"Год назад. Якутия.
Зимняя неспячка. Новобранцы.
Три часа ночи. Машина подвозит к самому входу. Но эти пять метров надо еще пройти. -38°С горло, не привыкшее к такому холоду сразу обжигает. Стараюсь не дышать, потому что даже дышать холодно. Пока достаю из машины рюкзак и увесистый пакет с рыбой, пальцы в перчатках успевают окончательно задубеть.
Влетаю в здание аэропорта и утыкаюсь носом в спины. Солдатики. Новобранцы. Форменная одежда их как будто пару часов назад еще лежала на складе.... Новенькая, как и они сами. У каждого в руках черная сумка с фирменным армейским логотипом. Пихаюсь и толкаюсь. Не от вредности и возмущения, а от охрененного холода. Автоматическая дверь не хочет закрываться, пока от нее не отодвинешься, а мой зад уже не мой, потому что от холода, который задувает в спину, я уже перестала что-либо чувствовать.
Несмотря на ночь аэропорт полон. Регистрируется рейс в Новосибирск, на который в любом аэропорту Дальнего Востока всегда много киргизов. Для них Новосибирск – транзитная точка входа в нелегкую жизнь трудового мигранта. На Владивосток очередь не большая, но застойная. Солдатики, прошедшие первые досмотровые врата, теперь строем в две шеренги стоят в середине зала, ожидая пока их командир зарегистрирует всех на рейс и сдаст в багаж коробки с сухпайками. Черные сумки у каждого в руках. Пока регистрируются они, ждем мы.... Следом подходит еще строй человек в 30. Почти все якуты. Мальчики, такие мальчики. Видно, что волнуются. Для некоторых это первый полет на самолете.
Рядом, но на расстоянии, переминаясь с ноги на ногу, стоят родители мальчиков. Их не много, но приехали ведь. Посреди ночи почти в сорокоградусный мороз. Мальчики стоят строем, родители толкутся рядом. Вроде вот они близко, а не подойти. Сразу вспомнилось "помаши маме". Регистрация пройдена. Сейчас их уведут уже на предполетный досмотр. Командир что-то говорит, дает инструкции...
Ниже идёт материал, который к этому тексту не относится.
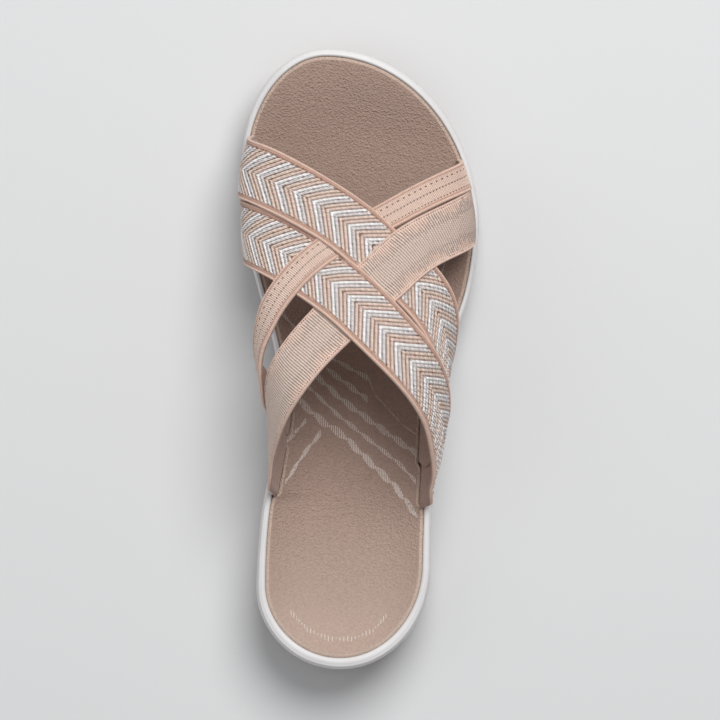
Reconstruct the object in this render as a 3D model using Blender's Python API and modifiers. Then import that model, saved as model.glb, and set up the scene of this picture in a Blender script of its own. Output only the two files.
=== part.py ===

Мужик, лет 50-ти, не выдерживает. Он с костылем на протезе, стоять ему было сложно, но кресел на первом этаже в зале вылета нет. И он стоял, ждал, терпел, надеялся что вот сейчас дадут мальчикам минуту, пару слов родственникам сказать. Но это армия, батя, и все прощания уже были, а сейчас служба. Он бросается к сыну, стоящему во втором ряду и начинает ему пихать в руку какой-то пакет. Что-то быстро-быстро говорит по-якутски. Сын в растерянности, он не знает как себя вести. Была дана команда смирно, и он должен стоять и слушать командира, но как оттолкнуть отца. Отца!
Мужик, видя что в руку вложить ничего не получается, начинает вырывать из рук сына сумку. Расстегивает ее, запихивает пакет. Костыль с шумом падает. Отец понимает что все, больше шанса засунуть сыну передачку не будет, так как прозвучала команда "нальво". Шумные киргизы замолкают и внимательно наблюдают. Из пакета вываливаются меховые варежки, что-то явно съедобное, замотанное в "Вечерний Якутск" (не реклама). Командир все видит, но не вмешивается и не возмущается, молчит, но уже набрал воздуха для "шагмарш". Сын не выдерживает. Я не понимаю, о чем они говорят. Только слышу "Агха, агха...". Он помогает отцу собрать все, что вывалилось с пакета. Поднимает костыль. Обнимает. У отца мокрые глаза. У меня тоже, и у киргиза рядом.
– У меня тоже сын в армии, — говорит киргиз. – Вернется, весной вместе полетим работать.
– Шааагмарш. — наконец то выдыхает командир. Шеренга пошла к досмотру...
В самолете было человек 15 гражданских остальные по форме. Рейс задержали на четыре часа, а такая фигня, всегда пробивает на поговорить
Мы с одним из командиров летели рядом
– Во Владивосток?
– Ага
– Или дальше?
– Или дальше
– Хорошие солдаты якуты?
– Идеальные. Объяснишь, что надо делать, будут делать. Без вопросов и нытья. Уважение к страшим абсолютное. Охотники опять же...
– Ругать не будете за отца с костылем?
– Да ну, наоборот. У каждого солдата должен быть такой батя, который ждет. Так что....
Зимняя неспячка началась для меня с отличной истории".